The season's activity was reflected with an above average accumulated cyclone energy (ACE) rating of 113. ACE is, broadly speaking, a measure of the power of the hurricane multiplied by the length of time it existed, so storms that last a long time, as well as particularly strong hurricanes, have high ACEs. It is only calculated for full advisories on tropical systems at or exceeding 39 mph, which is the threshold for tropical storm strength.

== Systems ==
=== Unnamed tropical storm ===

Toward the end of May, a tropical disturbance moved northward from Panama toward the western Caribbean Sea. On May 31, a trough moved across eastern Cuba. On June 1, a tropical depression developed over the western Bahamas. Initially, the depression could have been a subtropical cyclone, due to an upper-level low located over the circulation. The depression moved to the northeast and later to the north, strengthening into a tropical storm on June 2. A day later, the storm attained peak winds of 60 mph (95 km/h); on the same day, the storm made landfall just west of Cape Hatteras, North Carolina. By June 4, the storm weakened to a tropical depression as it continued northwestward through Virginia, Maryland, and finally Pennsylvania, where the depression degenerated into a trough.
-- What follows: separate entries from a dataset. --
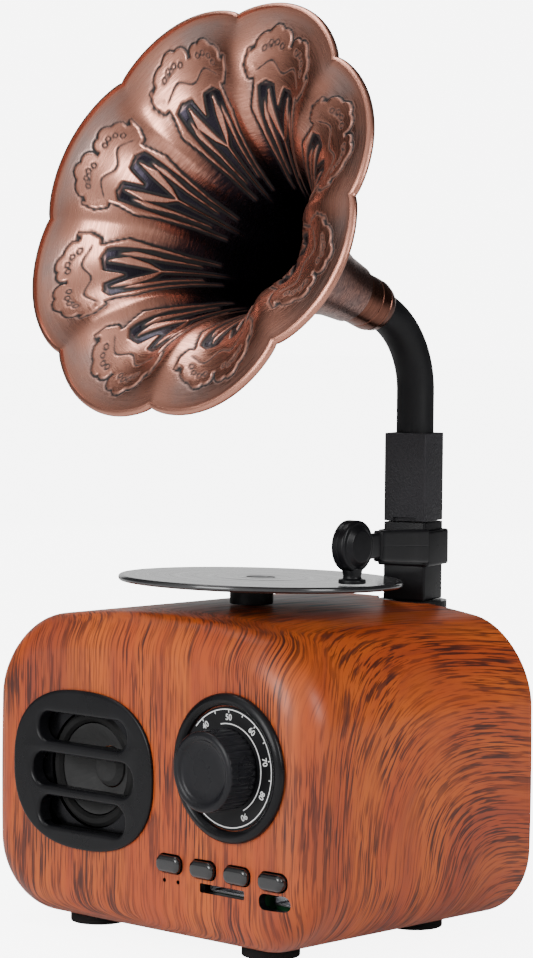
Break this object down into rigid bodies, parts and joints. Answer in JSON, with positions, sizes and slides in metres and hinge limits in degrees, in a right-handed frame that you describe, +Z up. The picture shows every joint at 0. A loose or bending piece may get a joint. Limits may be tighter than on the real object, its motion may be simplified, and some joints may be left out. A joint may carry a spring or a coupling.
{
  "type": "horn loudspeaker",
  "caption": "Desk loudspeaker styled as a horn gramophone: rounded wood-grain cabinet with grille, dial and keys, a record on top, and a swivelling post with tonearm and a lobed copper horn.",
  "frame": {"origin": "on the table, under the middle of the object's bounding box", "axes": "-Y is the front with grille, dial and keys, +Z is up, +X is the viewer's right when facing the front"},
  "size_m": [0.1426, 0.1282, 0.2712],
  "materials": {
    "wood_film": "satin printed wood-grain film, orange-brown with dark streaks",
    "cover_black": "fine-grained black moulding",
    "grille_black": "satin dark grey",
    "driver_steel": "pressed steel",
    "surround_rubber": "soft black rubber",
    "cone_paper": "dark fibrous cone",
    "coil_copper": "enamelled copper wire on a former",
    "bezel_gloss": "gloss black",
    "dial_print": "dark grey with white printed scale",
    "knob_black": "satin black, fluted",
    "shaft_steel": "turned steel",
    "board_green": "green circuit board",
    "lens_clear": "smoked plastic",
    "socket_steel": "bright plated sheet",
    "switch_steel": "plated switch can with black button",
    "battery_wrap": "blue shrink wrap",
    "cradle_black": "black moulding",
    "lead_wire": "red insulated wire",
    "pedestal_black": "satin black",
    "record_vinyl": "gloss black with fine grooves",
    "post_black": "satin black",
    "sleeve_black": "finely textured black",
    "arm_black": "satin black",
    "pipe_black": "matt black painted tube",
    "ferrule_copper": "brushed antique copper with turned rings",
    "horn_copper": "antique copper, dark patina towards the throat",
    "foot_rubber": "black rubber",
    "screw_steel": "blackened steel",
    "key_gloss": "gloss black"
  },
  "bodies": {
    "cabinet": {"cabinet_shell": "wood_film", "back_cover": "cover_black", "grille": "grille_black", "speaker_basket": "driver_steel", "speaker_magnet": "driver_steel", "speaker_surround": "surround_rubber", "speaker_cone": "cone_paper", "speaker_cap": "cone_paper", "voice_coil": "coil_copper", "dial_bezel": "bezel_gloss", "dial_face": "dial_print", "pot_nut": "shaft_steel", "pot_body": "shaft_steel", "control_board": "board_green", "status_light": "lens_clear", "microphone": "lens_clear", "card_socket": "socket_steel", "usb_socket": "socket_steel", "battery": "battery_wrap", "battery_cradle": "cradle_black", "speaker_lead": "lead_wire", "battery_lead": "lead_wire", "pedestal": "pedestal_black", "spindle_pin": "pedestal_black", "post_socket": "post_black", "foot_1": "foot_rubber", "cover_screw_1": "screw_steel", "tact_switch_1": "switch_steel", "foot_2": "foot_rubber", "cover_screw_2": "screw_steel", "tact_switch_2": "switch_steel", "foot_3": "foot_rubber", "cover_screw_3": "screw_steel", "tact_switch_3": "switch_steel", "foot_4": "foot_rubber", "cover_screw_4": "screw_steel", "tact_switch_4": "switch_steel", "socket_screw_1": "screw_steel", "socket_screw_2": "screw_steel"},
    "volume_knob": {"knob": "knob_black", "pot_shaft": "shaft_steel"},
    "key_1": {"key_1": "key_gloss"},
    "key_2": {"key_2": "key_gloss"},
    "key_3": {"key_3": "key_gloss"},
    "key_4": {"key_4": "key_gloss"},
    "record": {"record": "record_vinyl"},
    "post": {"post": "post_black", "horn_sleeve": "sleeve_black"},
    "tonearm": {"tonearm_arm": "arm_black", "tonearm_head": "arm_black", "stylus_foot": "arm_black"},
    "pipe": {"horn_pipe": "pipe_black"},
    "horn": {"horn_ferrule": "ferrule_copper", "horn_bell": "horn_copper"}
  },
  "joints": [
    {"name": "knob_turn", "type": "hinge", "parent": "cabinet", "child": "volume_knob", "pos_m": [0.03075, -0.0493, 0.05565], "axis": [0, 1, 0], "range_deg": [-140, 140]},
    {"name": "key_1_press", "type": "slide", "parent": "cabinet", "child": "key_1", "axis": [0, 1, 0], "range_m": [0, 0.0008], "stiffness_N_per_m": 700},
    {"name": "key_2_press", "type": "slide", "parent": "cabinet", "child": "key_2", "axis": [0, 1, 0], "range_m": [0, 0.0008], "stiffness_N_per_m": 700},
    {"name": "key_3_press", "type": "slide", "parent": "cabinet", "child": "key_3", "axis": [0, 1, 0], "range_m": [0, 0.0008], "stiffness_N_per_m": 700},
    {"name": "key_4_press", "type": "slide", "parent": "cabinet", "child": "key_4", "axis": [0, 1, 0], "range_m": [0, 0.0008], "stiffness_N_per_m": 700},
    {"name": "record_spin", "type": "hinge", "parent": "cabinet", "child": "record", "pos_m": [-0.00525, 0.0007, 0.10396], "axis": [0, 0.0262, 0.9997], "continuous": true},
    {"name": "post_swivel", "type": "hinge", "parent": "cabinet", "child": "post", "pos_m": [0.00845, 0.0536, 0.095], "axis": [0, 0, 1], "range_deg": [-24, 32]},
    {"name": "tonearm_lift", "type": "slide", "parent": "post", "child": "tonearm", "axis": [0, 0, 1], "range_m": [0, 0.02]},
    {"name": "pipe_swivel", "type": "hinge", "parent": "post", "child": "pipe", "pos_m": [0.00845, 0.0539, 0.14], "axis": [0, 0, 1], "range_deg": [-70, 70]},
    {"name": "horn_twist", "type": "hinge", "parent": "pipe", "child": "horn", "pos_m": [0.00845, 0.0365, 0.1835], "axis": [0, -0.9397, 0.342], "range_deg": [-45, 45]}
  ]
}
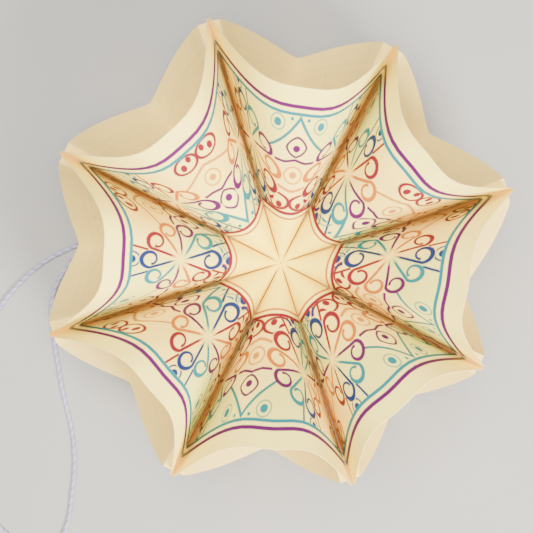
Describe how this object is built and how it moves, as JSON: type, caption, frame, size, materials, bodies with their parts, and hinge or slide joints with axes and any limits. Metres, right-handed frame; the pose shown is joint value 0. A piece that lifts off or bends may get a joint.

The disturbance dropped heavy rainfall across Cuba, reaching 7.50 in in Santiago de Cuba. The storm produced gusty winds along the eastern United States coast, from North Carolina through Maryland. Winds reached 40 mph (65 km/h) in Ocean City, Maryland and 39 mph (64 km/h) in Norfolk, Virginia. The latter city recorded 6.87 in of rainfall in a 24-hour period, setting a daily rainfall record for the location. Heavy rainfall reached as far north as Washington, D.C.

=== Hurricane Arlene ===

A tropical wave developed into a tropical depression at 18:00 UTC on July 31 while located about halfway between the Lesser Antilles and Cape Verde. It headed west, becoming Tropical Storm Arlene on August 2. Shortly thereafter, Arlene turned to the northeast and bypassed the Lesser Antilles. Around 00:00 UTC on August 5, Arlene weakened back to a tropical depression. Based on ship data and reconnaissance aircraft flights being unable to locate a circulation, Arlene degenerated into a trough about 24 hours later. Observations from ships indicated that the system became a tropical depression again early on August 7. Several hours later, Arlene became a tropical storm again. While curving to the northeast on August 8, the cyclone intensified into a hurricane. Later that day, a Navy reconnaissance plane found hurricane-force winds around the center of the storm, resulting in Arlene being upgraded to a minimal hurricane a second time. Arlene intensified further on August 9 and was a strong Category 2 hurricane by the time it struck Bermuda with winds of 110 mph (175 km/h) at 15:30 UTC. The storm continued to intensify after passing the island, with reconnaissance recorded a minimum pressure of 969 mbar (hPa; 969 mbar) and maximum winds reached 105 mph. The hurricane began to weaken hours later, with winds decreasing below 100 mph by the afternoon of August 10. Shortly after, Arlene transitioned into an extratropical cyclone, while maintaining hurricane-force winds, over the north Atlantic. The extratropical remnants turned east-southeastward and persisted for a few days, until dissipating just north of Madeira on August 14.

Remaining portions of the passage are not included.